Talvez, no fundo, de certa forma, Paulo culpasse sua mãe ( o que é, afinal, aquele teatrinho de terror "apresentado" ao menino de 8 anos e a seus coleguinhas? )...

Enfim, se, depois de tantos anos longe dos roteiros, Jabor resolveu escrever “A suprema felicidade” à guisa de exorcismo, fico satisfeita... Pois tenho uma vaga lembrança de uma fase sua na qual produzia textos apaixonados pela possibilidade de um mundo melhor... Quem sabe possa retomá-los agora, reorganizados seus arquivos internos? Deixando desmancharem-se suas mágoas, seu nojo(?), seu desprezo(?) pelo ser humano, pela vida que o tornou impotente(diante da ditadura?)... Por outro lado, permitindo crescer, em seu coração, a certeza de que a felicidade fugaz de que lhe falava o avô – que a experimentara por “10 minutos” - talvez seja o máximo, a suprema felicidade a ser almejada por todos os homens...
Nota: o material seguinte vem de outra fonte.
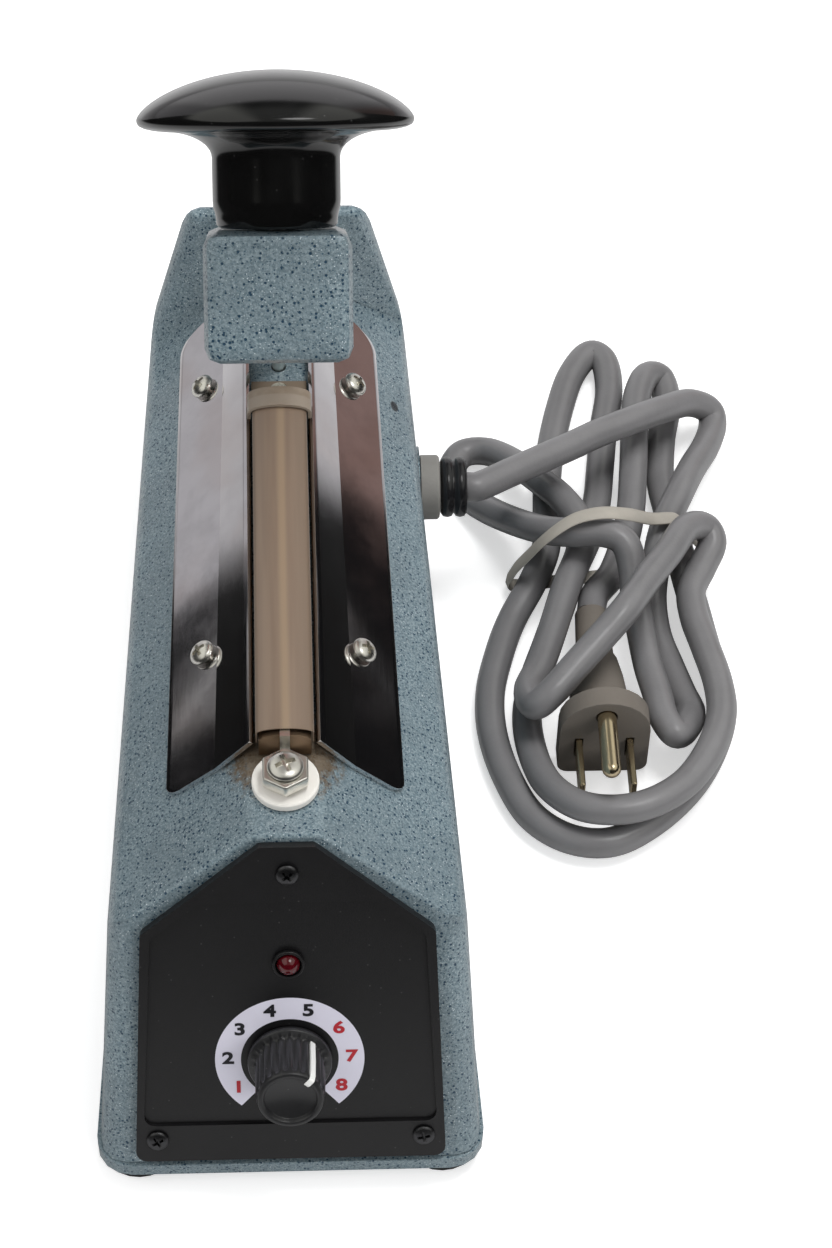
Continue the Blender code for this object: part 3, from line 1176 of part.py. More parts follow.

Obs. 1) A verdade é que, se essa felicidade for fruto da percepção da unidade, da consciência de sermos um com toda a humanidade – com DEUS -, ainda que a experimentemos uma única vez, sua lembrança há de encorajar-nos, iluminando o resto de nossas vidas.

2) A cena em que o avô mostra a Paulo o homem morto pode ser compreendida como um aceno ao menino para a necessidade de se aproveitar a vida, os prazeres carnais, enquanto isso for possível, uma vez que o fim pode nos surpreender ( infelizmente, talvez seja essa a mensagem do filme )... Mas, por outro lado, poderia ser simplesmente um pedido de sua atenção para aquilo que, acima de tudo, une cada um de nós a cada outro ser humano: sim, somos mortais. Motivo mais do que suficiente para sermos - uns com os outros - infinitamente solidários.